The court also considered whether TTPM should have made more effort to bring the limitation of liability clause to the Ampleforth's attention.
Comment: Letters of intent
This case also highlights some of the difficulties that can arise where letters of intent are used in relation to a project. Although this is not an uncommon scenario, the effectiveness of any letter of intent will depend on its form and content. In particular, the parties need to be clear whether the letter (or any part of it) is intended to be legally binding or not, and what happens if a letter of intent expires and no contract is signed.
The advantages of a 'non-binding' letter of intent are limited. They can produce uncertainty for both parties in relation to fundamental elements of the arrangements, for example specification, price and allocation of risk. Certainty may be increased by the use of a 'binding' letter of intent but it will still be critical to set out the position clearly in relation to all aspects of the arrangements that are to be covered and to use reasonable efforts to put in place a formal contract.

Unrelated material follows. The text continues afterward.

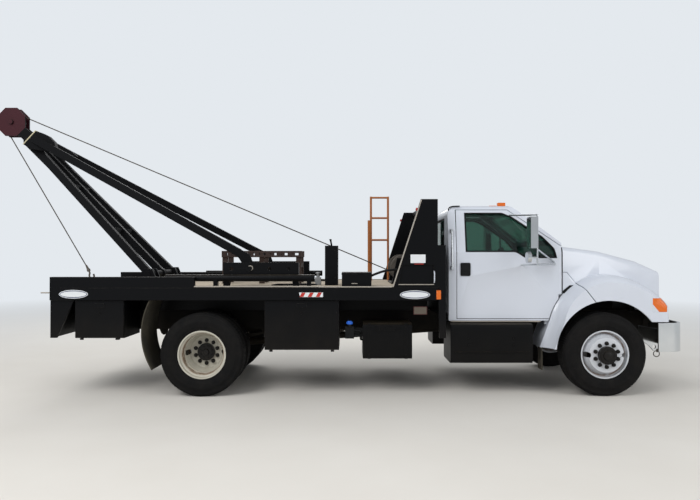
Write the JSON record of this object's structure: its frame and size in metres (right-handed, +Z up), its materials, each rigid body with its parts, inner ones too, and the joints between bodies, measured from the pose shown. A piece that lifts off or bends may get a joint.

In contrast to the views expressed in Ampleforth, it is common for projects to be undertaken on the basis of a letter (or letters) of intent and for parties subsequently to discover that their contractual position is not what they thought it was. While it is a counsel of perfection, to quote Lord Clarke's decision in RTS Flexible Systems Ltd v Molkerei Alois Muller GmbH & Co KG, parties should be wary of the "perils of beginning work without agreeing the precise basis upon which it is to be done. The moral of the story is to agree first and to start work later".